Write-once, use many times. NiFi is a powerful IT tool for designing pipelines, but most data lake feeds utilize just a small number of unique flows or “patterns”. Kylo allows IT the flexibility to design and register a NiFi template as a data processing model for feeds. This enables non-technical business users to configure dozens, or even hundreds of new feeds through Kylo’s simple, guided stepper-UI. In other words, our UI allows users to setup feeds without having to code them in NiFi. As long as the basic ingestion pattern is the same, there is no need for new coding. Business users will be able to bring in new data sources, perform standard transformations, and publish to target systems.
Operations Dashboard UI can be used for monitoring data feeds. It provides centralized health monitoring of feeds and related infrastructure services, Service Level Agreements, data quality metrics reporting, and alerts.
Web modules offer key data lake features such as metadata search, data discovery, data wrangling, data browse, and event-based feed execution (to chain together flows).
Rich metadata model with integrated governance and best practices.
Kylo adds a set of data lake specific NiFi extensions around Data Profile, Data Cleanse, Data Validate, Merge/Dedupe, High-water. In addition, general Spark and Hive processors not yet available with vanilla NiFi.
Pre-built templates that implement data lake best practices: Data Ingest, ILM, and Data Processing.

Scheduler¶

How does Kylo manage job priority?¶

Kylo exposes the ability to control which yarn queue a task executes on. Typically scheduling this is done through the scheduler. There are some advanced techniques in NiFi that allow further prioritization for shared resources.

Can Kylo support complicated ETL scheduling?¶

Kylo supports cron-based scheduling, but also timer-based, or event-based using JMS and an internal Kylo ruleset. NiFi embeds the Quartz.

What’s the difference between “timer” and “cron” schedule strategies?¶

Timer is fixed interval, “every 5 minutes or 10 seconds”. Cron can be configured to do that as well, but can handle more complex cases like “every tues at 8AM and 4PM”.

Does Kylo support 3rd party schedulers¶

Yes, feeds can be triggered via JMS or REST.

Does Kylo support chaining feeds? One data feed consumed by another data feed?¶

Kylo supports event-based triggering of feeds based on preconditions or rules. One can define rules in the UI that determine when to run a feed, such as “run when data has been processed by feed a and feed b and wait up to an hour before running anyway”. We support simple rules up to very complicated rules requiring use of our API.

Security¶

Does Kylo support roles?¶

Kylo supports the definition of roles (or groups), and the specific permissions a user with that role can perform, down to the function level.

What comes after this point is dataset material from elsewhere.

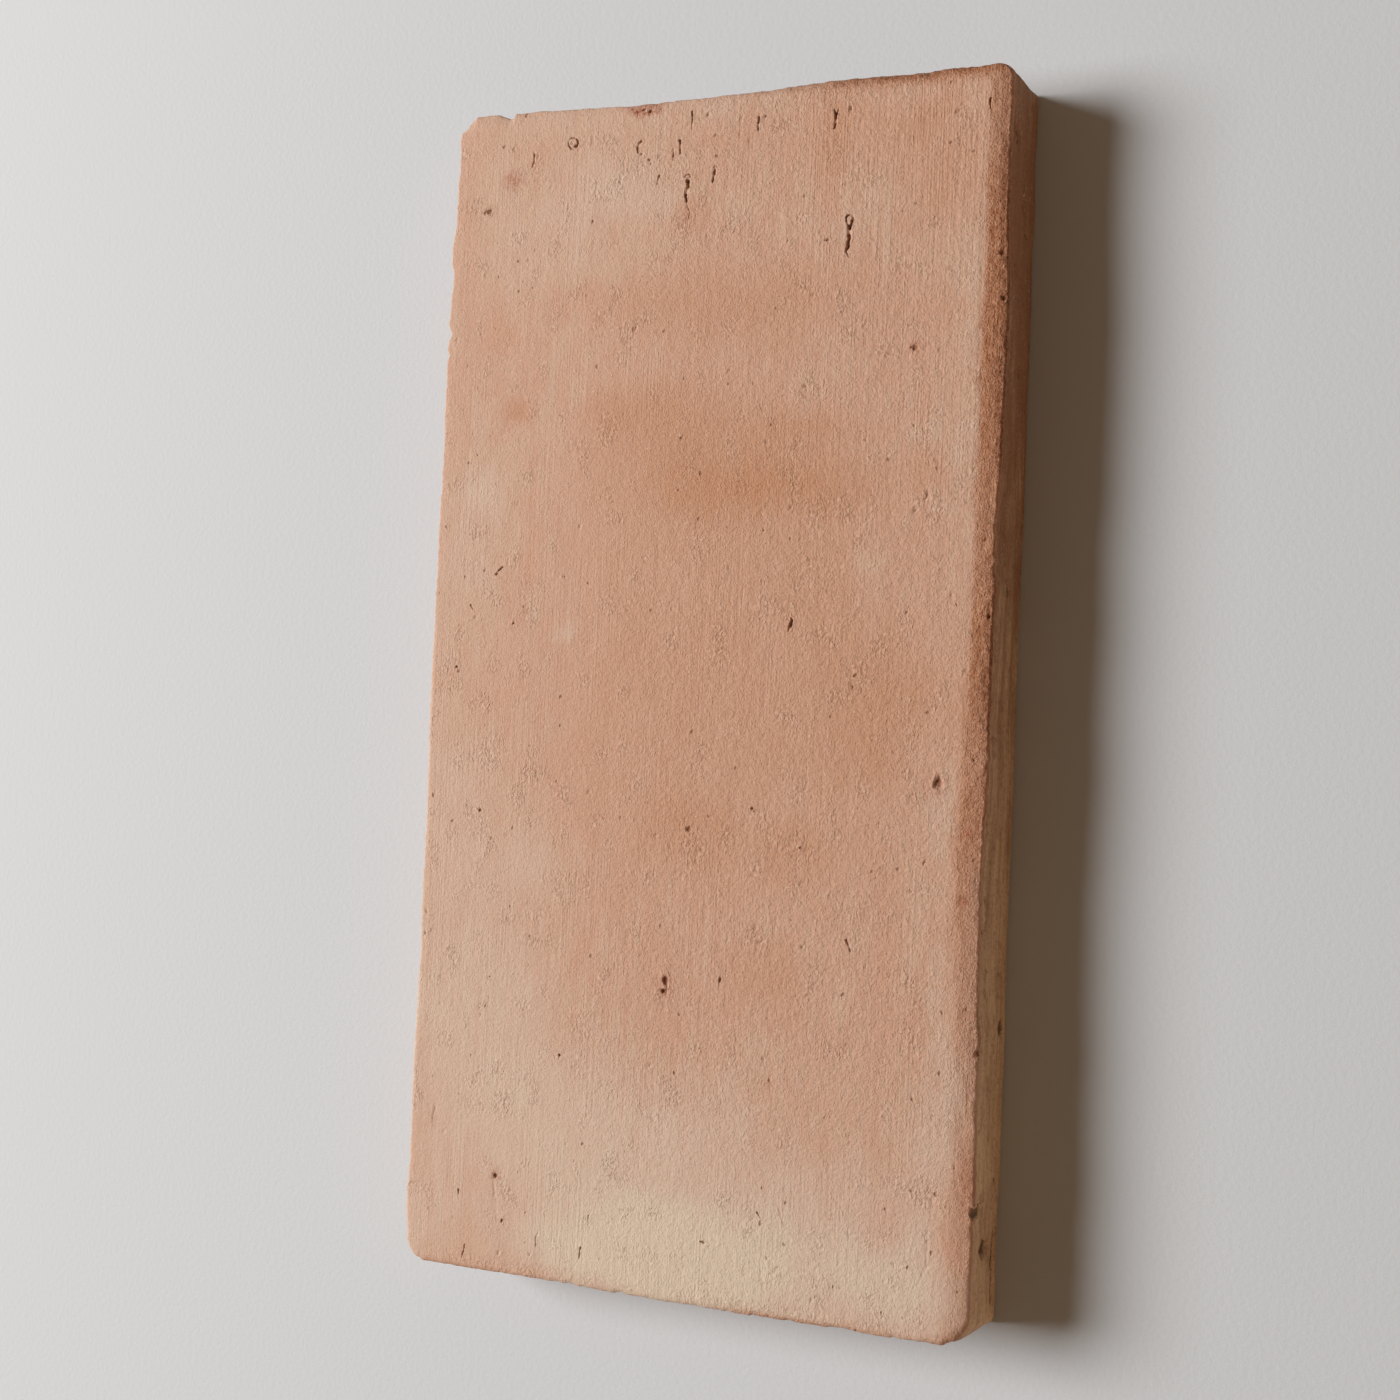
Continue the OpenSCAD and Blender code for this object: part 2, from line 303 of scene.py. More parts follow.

What authentication methods are available?¶

Kylo uses Spring Security. Using pluggable login-modules, it can integrate with Active Directory, Kerberos, LDAP, or most any authentication provider. See Developer Getting Started Guide.

What security features does Kylo support?¶

Kylo provides plugins that integrate with Apache Ranger or Apache Sentry, depending on the distribution that you are running. These can be used to configure feed-based security and impersonating users properly to enforce user permissions. Kylo fully supports Kerberized clusters and built-in features, such as HDFS encryption.

Is Kylo PCI compliant?¶

Kylo can be configured to use TLSv1.2 for all network communication it uses internally or externally. We are testing running NiFi repositories on encrypted disk with a client. v0.8 will include some improvements required for full PCI compliance.

Data Ingest¶

What is Kylo’s standard batch ingest workflow?¶

Kylo includes a sample pipeline template that implements many best practices around data ingest, mostly utilizing Spark. Kylo makes it very simple for a business user to configure ingest of new source files and RDMBS tables into Hive. Data can be read from a filesystem attached to the edge node, or directly using Kylo’s sqoop processor into Hadoop. Original data is archived into a distinct location. Small files are optionally merged and headers stripped, if needed. Data is cleansed, standardized, and validated based on user-defined policies. Invalid records are binned into a separate table for later inspection. Valid records are inserted into a final Hive table with options such as (append, snapshot, merge with dedupe, upsert, etc). Target format can differ from the raw source, contain custom partitions, and group-based security. Finally each batch of valid data is automatically profiled.

Does Kylo support batch and streaming?¶

Yes, either types of pipelines can configured with Kylo. Kylo tracks performance statistics of streaming-style feeds in activity over units of time. Kylo tracks performance of batch feeds in jobs and steps.

Which raw formats does Kylo support?¶

Kylo has a pluggable architecture for adding support for new types. Currently Kylo supports delimited-text formats (for example: csv, tab, pipe) and all Hadoop formats, such as ORC, Parquet, RCFile, AVRO, and JSON.

Which target formats for Hive does Kylo support?¶

Kylo supports text-file, Parquet and ORC (default) with optional block compression, AVRO, text, and RCFile.

How does “incremental” loading strategy of a data feed work?¶

Kylo supports a simple incremental extract component. We maintain a high-water mark for each load using a date field in the source record.

Can Kylo ingest from relational databases?¶

Yes, Kylo allows a user to select tables from RDBMS sources and easily configure ingest feeds choosing the target table structure, cleansing and validation rules, and target format. Kylo invokes Sqoop via NiFi to avoid IO through the edge node.

Kylo’s RDBMS ingest support requires configuring a type-specific JDBC driver. It has been tested with data sources such as Teradata, SQL Server, Oracle, Postgres, and MySQL.